First, let’s look at the area nearest the stove. Since this is where you do most of you cooking, the items you use the most here should be close for easy access. And unless you have an abundance of cabinets and drawers, it can be a little tricky to make this space workable. Start by making sure your utensils are within easy reach. Do this by placing them in a drawer next to or close to the stove. They also make racks for hanging utensils. Hanging spice racks are also an option. I have one that hangs directly over the stove. If you have room, you can also find racks for hanging your cookware. Not only do all of these racks make it easy to cook, they also free up valuable drawer, cabinet and counter space. And if you have a small kitchen, these are all probably at a premium. Decorative crocks are also handy for placing regularly used items. These can be placed right next to the work area and still look nice.

Unless you plan out either eating out for the rest of you life (sounds nice, but not very practical) or eating off of paper plates, your dishes need a home. There is not a lot you can do here except stack them. But remember not to stack so many that it is difficult to get what you need out of the cabinet. I actually have 2 stacks of everything on 2 separate shelves – the most frequently used items being on the bottom for easy access. Cooking and mixing bowls should be in a separate cabinet, if you have the room.

Small appliances. Where to put them? Many small appliances can now be mounted under your cabinets. This frees up counter space, yet leaves them handy to get to. If you can spare the counter space, put them out. But if you are like most people, you need the space and hate the cluttered look. Find a place to put them when not in use. I rarely use my electric can opened, preferring my hand opener. So the electric went into a box to be stored. You can also hang paper towels and paper plates from cabinets, saving space and keeping these items close by. And don’t forget about that extra space we cleaned out under the sink. This can be used to store infrequently used items, like roasting pans or serving platters.

There is not much you can do with the pantry, but I have a few ideas to make it easier to find thing. Simply cleaning it out will help a lot. Make sure like items are together. Boxed items on one shelf, cans on another. Consider purchasing stackable containers for regularly used foods like cereal, flour and sugar.

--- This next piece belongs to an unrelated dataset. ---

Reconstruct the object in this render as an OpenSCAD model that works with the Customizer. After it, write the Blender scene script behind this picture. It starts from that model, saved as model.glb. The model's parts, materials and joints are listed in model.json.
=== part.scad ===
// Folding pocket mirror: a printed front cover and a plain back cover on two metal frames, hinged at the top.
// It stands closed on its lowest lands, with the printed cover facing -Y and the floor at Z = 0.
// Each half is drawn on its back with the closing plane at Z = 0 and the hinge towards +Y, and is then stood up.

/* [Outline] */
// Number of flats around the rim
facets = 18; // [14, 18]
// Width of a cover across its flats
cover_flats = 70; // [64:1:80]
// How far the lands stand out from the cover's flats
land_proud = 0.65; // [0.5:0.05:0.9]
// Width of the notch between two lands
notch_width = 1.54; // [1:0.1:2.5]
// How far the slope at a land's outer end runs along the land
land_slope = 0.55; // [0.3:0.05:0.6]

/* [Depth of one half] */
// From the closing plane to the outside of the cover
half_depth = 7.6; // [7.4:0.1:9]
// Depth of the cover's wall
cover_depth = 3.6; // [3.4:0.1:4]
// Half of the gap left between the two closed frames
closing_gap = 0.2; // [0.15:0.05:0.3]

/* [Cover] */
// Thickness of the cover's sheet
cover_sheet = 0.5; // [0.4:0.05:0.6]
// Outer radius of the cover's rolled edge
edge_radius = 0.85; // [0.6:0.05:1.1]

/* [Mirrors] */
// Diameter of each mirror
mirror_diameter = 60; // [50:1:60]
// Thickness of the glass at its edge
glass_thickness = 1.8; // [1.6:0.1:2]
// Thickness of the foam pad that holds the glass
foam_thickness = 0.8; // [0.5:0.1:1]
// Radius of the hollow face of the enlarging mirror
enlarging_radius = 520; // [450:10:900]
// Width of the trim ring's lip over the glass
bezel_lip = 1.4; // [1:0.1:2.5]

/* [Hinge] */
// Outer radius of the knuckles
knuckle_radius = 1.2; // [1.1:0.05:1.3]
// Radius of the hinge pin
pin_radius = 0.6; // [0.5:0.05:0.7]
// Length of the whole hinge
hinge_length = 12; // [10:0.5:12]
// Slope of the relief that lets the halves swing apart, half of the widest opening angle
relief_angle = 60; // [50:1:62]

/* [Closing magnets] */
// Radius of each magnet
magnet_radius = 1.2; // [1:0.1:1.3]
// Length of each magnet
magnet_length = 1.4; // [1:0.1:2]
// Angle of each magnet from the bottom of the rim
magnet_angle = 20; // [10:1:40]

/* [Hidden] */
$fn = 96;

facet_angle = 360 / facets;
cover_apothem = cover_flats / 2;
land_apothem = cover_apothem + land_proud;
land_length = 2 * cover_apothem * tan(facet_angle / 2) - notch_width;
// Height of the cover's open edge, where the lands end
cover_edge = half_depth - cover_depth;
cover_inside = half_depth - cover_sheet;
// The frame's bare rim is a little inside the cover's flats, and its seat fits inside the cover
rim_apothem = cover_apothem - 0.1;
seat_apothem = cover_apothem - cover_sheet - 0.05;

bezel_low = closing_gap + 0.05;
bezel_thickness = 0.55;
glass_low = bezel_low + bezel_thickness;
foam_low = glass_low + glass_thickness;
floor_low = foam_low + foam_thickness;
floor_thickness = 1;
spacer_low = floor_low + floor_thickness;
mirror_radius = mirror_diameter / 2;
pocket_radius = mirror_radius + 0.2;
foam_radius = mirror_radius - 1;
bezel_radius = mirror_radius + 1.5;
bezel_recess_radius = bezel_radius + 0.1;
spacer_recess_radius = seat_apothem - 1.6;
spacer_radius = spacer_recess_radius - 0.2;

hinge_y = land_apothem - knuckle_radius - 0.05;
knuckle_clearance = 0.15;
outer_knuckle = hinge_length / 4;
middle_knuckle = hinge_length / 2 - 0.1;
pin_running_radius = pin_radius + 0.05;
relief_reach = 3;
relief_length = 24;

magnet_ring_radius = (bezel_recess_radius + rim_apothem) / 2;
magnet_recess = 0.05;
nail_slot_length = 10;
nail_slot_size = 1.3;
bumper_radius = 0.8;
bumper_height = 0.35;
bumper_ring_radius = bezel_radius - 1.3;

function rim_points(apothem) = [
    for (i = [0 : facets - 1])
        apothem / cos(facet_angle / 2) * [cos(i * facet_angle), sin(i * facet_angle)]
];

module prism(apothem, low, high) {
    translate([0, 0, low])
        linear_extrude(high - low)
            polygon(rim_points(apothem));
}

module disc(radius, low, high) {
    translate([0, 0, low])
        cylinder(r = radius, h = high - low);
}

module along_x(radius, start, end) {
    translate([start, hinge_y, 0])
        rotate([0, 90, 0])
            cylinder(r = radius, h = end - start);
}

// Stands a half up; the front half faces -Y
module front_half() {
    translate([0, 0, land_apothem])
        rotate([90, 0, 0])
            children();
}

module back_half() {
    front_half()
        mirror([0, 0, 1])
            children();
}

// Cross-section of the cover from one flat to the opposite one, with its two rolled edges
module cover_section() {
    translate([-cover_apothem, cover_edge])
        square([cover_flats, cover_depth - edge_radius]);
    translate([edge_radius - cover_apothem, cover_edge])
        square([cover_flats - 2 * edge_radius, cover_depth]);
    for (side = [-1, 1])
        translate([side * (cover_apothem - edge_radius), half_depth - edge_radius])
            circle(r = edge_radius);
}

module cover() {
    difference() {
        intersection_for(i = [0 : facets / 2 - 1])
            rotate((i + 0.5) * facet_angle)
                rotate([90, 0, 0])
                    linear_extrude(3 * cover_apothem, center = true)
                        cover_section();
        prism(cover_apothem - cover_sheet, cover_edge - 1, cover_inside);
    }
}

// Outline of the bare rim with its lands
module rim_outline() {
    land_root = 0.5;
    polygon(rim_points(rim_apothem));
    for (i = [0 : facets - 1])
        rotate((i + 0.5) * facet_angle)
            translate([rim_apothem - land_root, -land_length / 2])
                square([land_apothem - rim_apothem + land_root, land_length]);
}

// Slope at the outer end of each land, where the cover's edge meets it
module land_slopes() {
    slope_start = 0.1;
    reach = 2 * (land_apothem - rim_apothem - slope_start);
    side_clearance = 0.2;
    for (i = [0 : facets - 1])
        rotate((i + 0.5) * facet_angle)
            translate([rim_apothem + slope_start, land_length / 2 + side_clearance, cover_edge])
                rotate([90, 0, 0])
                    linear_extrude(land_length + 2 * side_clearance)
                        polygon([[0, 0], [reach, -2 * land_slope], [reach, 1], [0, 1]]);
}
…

While the initial investment can be a bit costly, in the long run these items will pay for themselves by making it easier to find thing. Plus, they seems to last forever. I have a set of Tupperware canisters that are over 20 years old and going strong! Ugly, but functional, they stay in the pantry. Another option is an over the door hanger to place smaller items. I bought one at local discount store for $15. It has been a lifesaver. I use it for spices we don’t use a lot, baking supplies and odds and ends. I liked it so much I bought another one for my laundry room (but that’s another article!).

Now look to see if you have any usable space left. I lived in my current home for almost a year before I realized I could use the hidden corners by my sink. By purchasing 2 L-bracket plant hangers and some hanging baskets, I now have a great place to store kitchen towels. They are close to the sink for easy access, decorative, free up much needed drawer space and, most importantly, are out of the way.

Organizing your kitchen can be challenging, but it is necessary to make things flow more smoothly. Don’t be afraid to put things in unusual places (like my kitchen towels). Besides, if you don’t like it, you can always move it back. Most of all, make your kitchen a place you like to be. Well, at least make it place you don’t hate!